ISLAMABAD: Devastating floods in Pakistan have killed at least 528 children and impacted about 16 million others, the United Nations International Children’s Emergency Fund (UNICEF) said on Friday.
Official data by Pakistan’s government shows children and women are becoming more vulnerable to floods, with tens of thousands of people suffering from infectious and water-borne diseases in Pakistan.
According to the National Disaster Management Authority (NDMA), flash floods caused by unusually heavy monsoon rains have killed 1,545 people across the South Asian country since mid-June and affected over 33 million.
“The catastrophic floods in Pakistan have now claimed the lives of at least 528 children, according to the latest Government figures. Each and every one of these deaths is a tragedy that could have been averted,” UNICEF Pakistan Representative Abdullah Fadil said in a statement.

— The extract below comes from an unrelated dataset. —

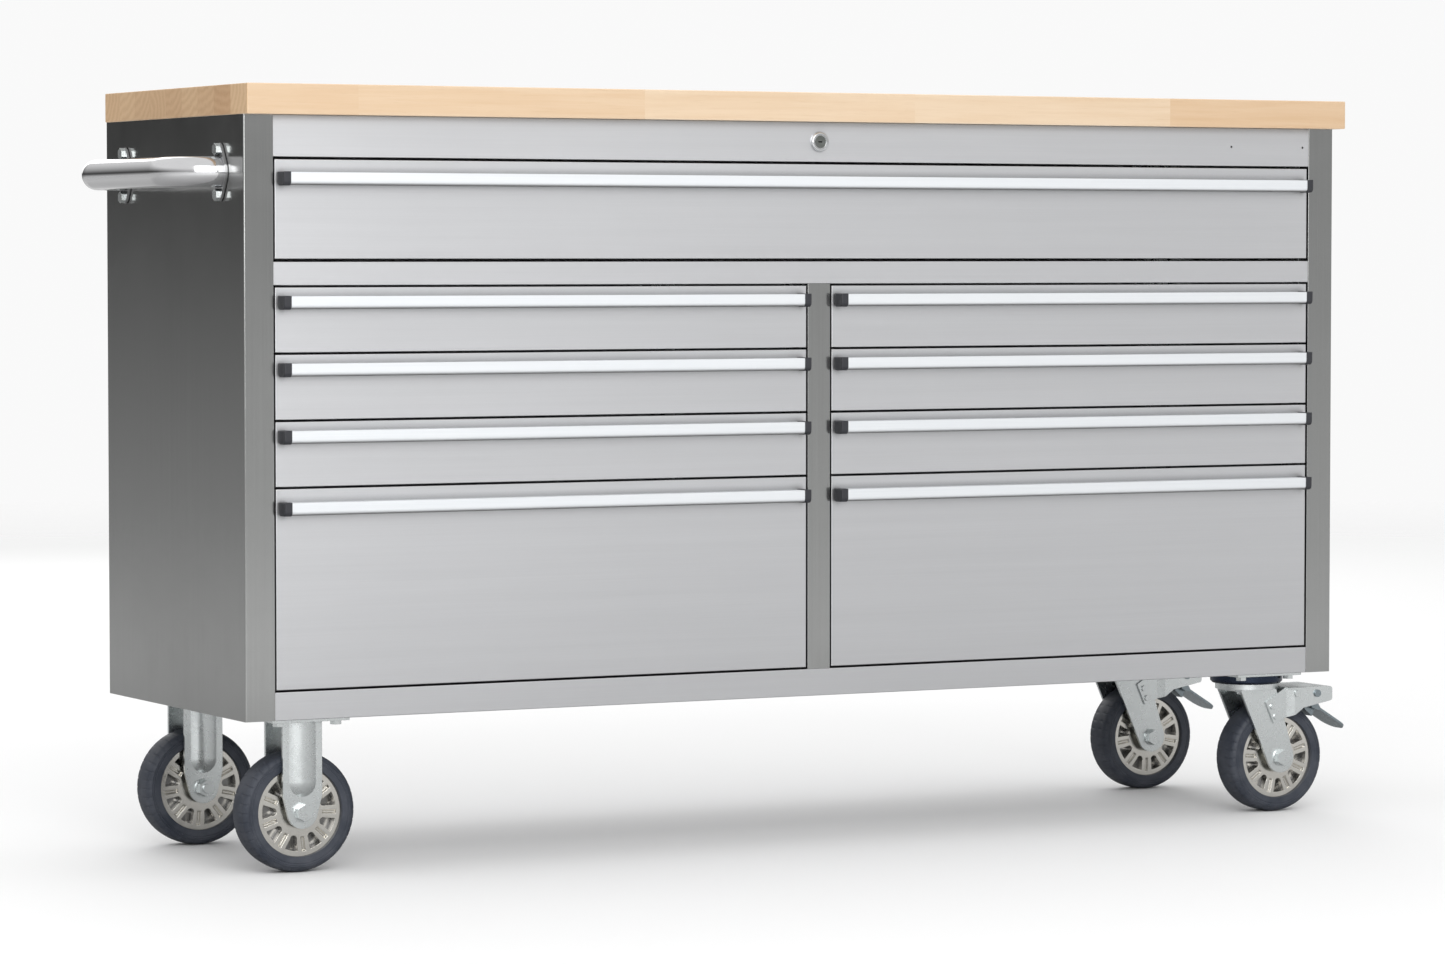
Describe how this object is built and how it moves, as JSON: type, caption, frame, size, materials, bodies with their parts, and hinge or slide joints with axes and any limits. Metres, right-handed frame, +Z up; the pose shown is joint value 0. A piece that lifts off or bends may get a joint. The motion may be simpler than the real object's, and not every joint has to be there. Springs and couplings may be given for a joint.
{
  "type": "rolling tool chest",
  "caption": "Stainless rolling tool chest with a wood worktop, full-width and banked drawers with bar pulls, a push handle, a key lock and casters.",
  "frame": {"origin": "on the floor under the middle of the whole box, with the casters trailing to the right", "axes": "+Z up; the drawers open towards -Y; the push handle is at the -X end and the swivel casters at the +X end"},
  "size_m": [1.7235, 0.4794, 0.965],
  "materials": {
    "butcher_block": "satin oiled",
    "polished_steel": "polished",
    "brushed_steel": "brushed, horizontal grain",
    "handle_steel": "satin",
    "zinc": "zinc plated",
    "dark_zinc": "dark satin",
    "chrome": "mirror",
    "anodised": "satin anodised",
    "black_plastic": "matte",
    "cast_aluminium": "machined and polished",
    "tyre_rubber": "matte"
  },
  "bodies": {
    "cabinet": {"worktop": "butcher_block", "left_side_panel": "polished_steel", "right_side_panel": "polished_steel", "back_panel": "brushed_steel", "base_pan": "brushed_steel", "lock_rail": "brushed_steel", "middle_rail": "brushed_steel", "bottom_rail": "brushed_steel", "centre_partition": "polished_steel", "slide_uprights": "zinc", "slide_rails": "zinc", "push_handle": "handle_steel", "m8_bolts": "zinc", "lock_housing": "chrome", "rigid_caster_forks": "zinc", "rigid_caster_axles": "zinc", "swivel_plates": "zinc"},
    "top_drawer": {"top_drawer_tray": "brushed_steel", "top_drawer_pull": "anodised", "top_drawer_end_caps": "black_plastic"},
    "left_drawer_1": {"left_drawer_1_tray": "brushed_steel", "left_drawer_1_pull": "anodised", "left_drawer_1_end_caps": "black_plastic"},
    "left_drawer_2": {"left_drawer_2_tray": "brushed_steel", "left_drawer_2_pull": "anodised", "left_drawer_2_end_caps": "black_plastic"},
    "left_drawer_3": {"left_drawer_3_tray": "brushed_steel", "left_drawer_3_pull": "anodised", "left_drawer_3_end_caps": "black_plastic"},
    "left_drawer_4": {"left_drawer_4_tray": "brushed_steel", "left_drawer_4_pull": "anodised", "left_drawer_4_end_caps": "black_plastic"},
    "right_drawer_1": {"right_drawer_1_tray": "brushed_steel", "right_drawer_1_pull": "anodised", "right_drawer_1_end_caps": "black_plastic"},
    "right_drawer_2": {"right_drawer_2_tray": "brushed_steel", "right_drawer_2_pull": "anodised", "right_drawer_2_end_caps": "black_plastic"},
    "right_drawer_3": {"right_drawer_3_tray": "brushed_steel", "right_drawer_3_pull": "anodised", "right_drawer_3_end_caps": "black_plastic"},
    "right_drawer_4": {"right_drawer_4_tray": "brushed_steel", "right_drawer_4_pull": "anodised", "right_drawer_4_end_caps": "black_plastic"},
    "lock_plug": {"lock_plug": "chrome"},
    "front_rigid_wheel": {"front_rigid_wheel_rim": "cast_aluminium", "front_rigid_wheel_tyre": "tyre_rubber"},
    "front_swivel": {"front_swivel_fork": "zinc", "front_swivel_axle": "zinc"},
    "front_swivel_wheel": {"front_swivel_wheel_rim": "cast_aluminium", "front_swivel_wheel_tyre": "tyre_rubber"},
    "front_brake_pedal": {"front_brake_pedal": "dark_zinc"},
    "rear_rigid_wheel": {"rear_rigid_wheel_rim": "cast_aluminium", "rear_rigid_wheel_tyre": "tyre_rubber"},
    "rear_swivel": {"rear_swivel_fork": "zinc", "rear_swivel_axle": "zinc"},
    "rear_swivel_wheel": {"rear_swivel_wheel_rim": "cast_aluminium", "rear_swivel_wheel_tyre": "tyre_rubber"},
    "rear_brake_pedal": {"rear_brake_pedal": "dark_zinc"}
  },
  "joints": [
    {"name": "top_drawer_slide", "type": "slide", "parent": "cabinet", "child": "top_drawer", "axis": [0, -1, 0], "range_m": [0, 0.3]},
    {"name": "left_drawer_1_slide", "type": "slide", "parent": "cabinet", "child": "left_drawer_1", "axis": [0, -1, 0], "range_m": [0, 0.3]},
    {"name": "left_drawer_2_slide", "type": "slide", "parent": "cabinet", "child": "left_drawer_2", "axis": [0, -1, 0], "range_m": [0, 0.3]},
    {"name": "left_drawer_3_slide", "type": "slide", "parent": "cabinet", "child": "left_drawer_3", "axis": [0, -1, 0], "range_m": [0, 0.3]},
    {"name": "left_drawer_4_slide", "type": "slide", "parent": "cabinet", "child": "left_drawer_4", "axis": [0, -1, 0], "range_m": [0, 0.3]},
    {"name": "right_drawer_1_slide", "type": "slide", "parent": "cabinet", "child": "right_drawer_1", "axis": [0, -1, 0], "range_m": [0, 0.3]},
    {"name": "right_drawer_2_slide", "type": "slide", "parent": "cabinet", "child": "right_drawer_2", "axis": [0, -1, 0], "range_m": [0, 0.3]},
    {"name": "right_drawer_3_slide", "type": "slide", "parent": "cabinet", "child": "right_drawer_3", "axis": [0, -1, 0], "range_m": [0, 0.3]},
    {"name": "right_drawer_4_slide", "type": "slide", "parent": "cabinet", "child": "right_drawer_4", "axis": [0, -1, 0], "range_m": [0, 0.3]},
    {"name": "lock_turn", "type": "hinge", "parent": "cabinet", "child": "lock_plug", "pos_m": [0.00575, -0.21975, 0.9025], "axis": [0, 1, 0], "range_deg": [0, 90]},
    {"name": "front_rigid_wheel_spin", "type": "hinge", "parent": "cabinet", "child": "front_rigid_wheel", "pos_m": [-0.69675, -0.15225, 0.075], "axis": [0, 1, 0], "continuous": true},
    {"name": "front_caster_swivel", "type": "hinge", "parent": "cabinet", "child": "front_swivel", "pos_m": [0.70825, -0.15225, 0.18], "axis": [0, 0, 1], "continuous": true},
    {"name": "front_swivel_wheel_spin", "type": "hinge", "parent": "front_swivel", "child": "front_swivel_wheel", "pos_m": [0.74525, -0.15225, 0.075], "axis": [0, 1, 0], "continuous": true},
    {"name": "front_brake_press", "type": "hinge", "parent": "front_swivel", "child": "front_brake_pedal", "pos_m": [0.79825, -0.15225, 0.161], "axis": [0, 1, 0], "range_deg": [0, 10]},
    {"name": "rear_rigid_wheel_spin", "type": "hinge", "parent": "cabinet", "child": "rear_rigid_wheel", "pos_m": [-0.69675, 0.17075, 0.075], "axis": [0, 1, 0], "continuous": true},
    {"name": "rear_caster_swivel", "type": "hinge", "parent": "cabinet", "child": "rear_swivel", "pos_m": [0.70825, 0.17075, 0.18], "axis": [0, 0, 1], "continuous": true},
    {"name": "rear_swivel_wheel_spin", "type": "hinge", "parent": "rear_swivel", "child": "rear_swivel_wheel", "pos_m": [0.74525, 0.17075, 0.075], "axis": [0, 1, 0], "continuous": true},
    {"name": "rear_brake_press", "type": "hinge", "parent": "rear_swivel", "child": "rear_brake_pedal", "pos_m": [0.79825, 0.17075, 0.161], "axis": [0, 1, 0], "range_deg": [0, 10]}
  ]
}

Fadil warned that without a “massive increase in support”, many more children would lose their lives. The UNICEF official further said the situation for Pakistani families is beyond bleak and malnourished children are battling diarrhea and malaria, dengue fever, and many are suffering from painful skin conditions.

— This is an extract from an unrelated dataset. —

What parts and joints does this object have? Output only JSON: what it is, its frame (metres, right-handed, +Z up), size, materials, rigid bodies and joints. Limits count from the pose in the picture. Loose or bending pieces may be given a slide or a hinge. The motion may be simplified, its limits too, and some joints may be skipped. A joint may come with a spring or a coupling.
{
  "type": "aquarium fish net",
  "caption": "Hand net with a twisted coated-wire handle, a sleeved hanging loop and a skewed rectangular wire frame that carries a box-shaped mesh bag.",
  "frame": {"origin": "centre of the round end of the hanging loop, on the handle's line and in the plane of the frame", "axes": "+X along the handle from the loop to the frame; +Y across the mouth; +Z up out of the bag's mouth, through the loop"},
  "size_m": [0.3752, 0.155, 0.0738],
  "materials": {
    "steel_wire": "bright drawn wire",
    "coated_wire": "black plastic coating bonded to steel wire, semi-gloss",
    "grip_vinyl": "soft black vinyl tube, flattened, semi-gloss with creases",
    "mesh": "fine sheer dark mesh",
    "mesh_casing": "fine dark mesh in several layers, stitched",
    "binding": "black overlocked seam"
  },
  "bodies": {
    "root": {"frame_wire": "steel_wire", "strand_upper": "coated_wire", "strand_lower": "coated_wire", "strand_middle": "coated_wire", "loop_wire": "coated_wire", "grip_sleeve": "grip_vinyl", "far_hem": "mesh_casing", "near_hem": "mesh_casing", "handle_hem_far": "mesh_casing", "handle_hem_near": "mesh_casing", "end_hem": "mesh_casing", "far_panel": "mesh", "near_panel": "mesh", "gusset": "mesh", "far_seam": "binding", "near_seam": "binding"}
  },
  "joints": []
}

Fadil said a lot of Pakistani mothers in flood-hit areas are anaemic and malnourished themselves and have very low-weight babies.
“An estimated 16 million children have been impacted by these ‘super floods’ and at least 3.4 million girls and boys remain in need of immediate, lifesaving support,” he said.

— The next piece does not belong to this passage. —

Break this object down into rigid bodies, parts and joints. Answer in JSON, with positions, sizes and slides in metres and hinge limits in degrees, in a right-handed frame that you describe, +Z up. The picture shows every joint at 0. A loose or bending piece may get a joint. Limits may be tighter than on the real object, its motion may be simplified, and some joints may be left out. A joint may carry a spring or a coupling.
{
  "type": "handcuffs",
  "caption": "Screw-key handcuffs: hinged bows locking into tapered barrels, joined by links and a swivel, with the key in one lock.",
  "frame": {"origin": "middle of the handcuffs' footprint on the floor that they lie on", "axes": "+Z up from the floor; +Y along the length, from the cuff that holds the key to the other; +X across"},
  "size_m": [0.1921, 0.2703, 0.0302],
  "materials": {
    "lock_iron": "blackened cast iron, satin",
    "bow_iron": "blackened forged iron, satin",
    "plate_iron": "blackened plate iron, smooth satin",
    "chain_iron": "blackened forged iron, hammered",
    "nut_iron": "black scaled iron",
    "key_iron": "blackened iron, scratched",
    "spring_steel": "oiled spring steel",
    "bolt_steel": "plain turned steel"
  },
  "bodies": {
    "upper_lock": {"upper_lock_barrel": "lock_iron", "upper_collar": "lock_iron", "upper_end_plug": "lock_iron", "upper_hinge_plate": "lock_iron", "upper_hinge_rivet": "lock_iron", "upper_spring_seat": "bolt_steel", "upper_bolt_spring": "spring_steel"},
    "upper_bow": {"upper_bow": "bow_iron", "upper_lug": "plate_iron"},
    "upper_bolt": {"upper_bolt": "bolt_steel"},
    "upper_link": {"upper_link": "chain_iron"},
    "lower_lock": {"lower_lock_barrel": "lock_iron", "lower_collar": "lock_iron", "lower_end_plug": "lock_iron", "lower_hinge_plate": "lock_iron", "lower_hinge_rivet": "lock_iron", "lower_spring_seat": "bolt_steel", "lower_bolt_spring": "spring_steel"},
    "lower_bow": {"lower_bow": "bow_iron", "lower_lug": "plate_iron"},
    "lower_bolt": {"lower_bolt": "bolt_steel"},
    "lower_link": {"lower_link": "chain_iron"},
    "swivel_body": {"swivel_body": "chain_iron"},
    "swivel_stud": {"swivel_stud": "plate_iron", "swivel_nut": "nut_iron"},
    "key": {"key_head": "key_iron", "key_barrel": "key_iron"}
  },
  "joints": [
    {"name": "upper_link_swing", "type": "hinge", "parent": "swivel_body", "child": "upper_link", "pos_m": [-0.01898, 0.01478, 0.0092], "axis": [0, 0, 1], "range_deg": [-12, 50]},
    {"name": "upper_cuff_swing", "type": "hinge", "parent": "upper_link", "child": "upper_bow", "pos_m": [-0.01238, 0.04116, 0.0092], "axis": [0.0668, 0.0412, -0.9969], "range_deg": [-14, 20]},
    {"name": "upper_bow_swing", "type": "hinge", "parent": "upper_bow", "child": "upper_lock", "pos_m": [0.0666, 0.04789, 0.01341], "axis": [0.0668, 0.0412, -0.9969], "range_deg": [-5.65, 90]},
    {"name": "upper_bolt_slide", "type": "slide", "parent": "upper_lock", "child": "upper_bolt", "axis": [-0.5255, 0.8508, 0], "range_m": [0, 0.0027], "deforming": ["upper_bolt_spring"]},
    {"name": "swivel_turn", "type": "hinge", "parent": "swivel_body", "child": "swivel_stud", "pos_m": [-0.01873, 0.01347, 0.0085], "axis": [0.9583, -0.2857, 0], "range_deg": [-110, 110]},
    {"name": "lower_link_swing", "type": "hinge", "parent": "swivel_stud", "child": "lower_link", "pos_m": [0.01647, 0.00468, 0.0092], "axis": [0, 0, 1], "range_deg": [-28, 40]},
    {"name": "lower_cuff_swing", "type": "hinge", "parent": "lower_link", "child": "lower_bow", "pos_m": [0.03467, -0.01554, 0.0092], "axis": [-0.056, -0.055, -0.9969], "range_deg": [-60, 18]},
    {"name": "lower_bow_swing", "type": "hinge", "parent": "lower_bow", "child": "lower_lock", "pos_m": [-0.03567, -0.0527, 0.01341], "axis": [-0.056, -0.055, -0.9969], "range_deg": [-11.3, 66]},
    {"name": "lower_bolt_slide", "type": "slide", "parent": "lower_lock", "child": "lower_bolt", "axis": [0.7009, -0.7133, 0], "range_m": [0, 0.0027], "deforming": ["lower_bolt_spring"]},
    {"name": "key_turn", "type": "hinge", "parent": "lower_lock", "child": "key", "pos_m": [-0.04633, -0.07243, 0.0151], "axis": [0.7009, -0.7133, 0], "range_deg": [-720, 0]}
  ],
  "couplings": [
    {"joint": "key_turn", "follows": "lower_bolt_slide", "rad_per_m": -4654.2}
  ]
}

Fadil added that “young children are living out in the open with their families, with no drinking water, no food, and no livelihood, exposed to a wide range of new flood-related risks and hazards - including from damaged buildings, drowning in flood waters and snakes.”
He said vital infrastructure that children rely on, including thousands of schools, water systems and health facilities, has been destroyed and damaged.
Thousands of families have been displaced by the floods, with many children separated from their parents due to the deluge.
“Many children will have already experienced shock and distress from having lost their loved ones, their homes and their cherished possessions,” the UNICEF Pakistan representative said.
UN Secretary-General Antonio Guterres, who visited Pakistan’s flood-battered areas earlier this week, blamed the crisis on the effects of climate change.
Fadil said children are paying the price for a climate disaster that is not of their making. He urged the world to help Pakistan today but also to begin looking at the months ahead and the need to rebuild the lives of millions of vulnerable children.
Pakistan has estimated damages inflicted by the floods to be somewhere around $40 billion. At one point, a third of the country’s territory was said to be inundated, with the hard-hit province of Sindh suffering massive damages.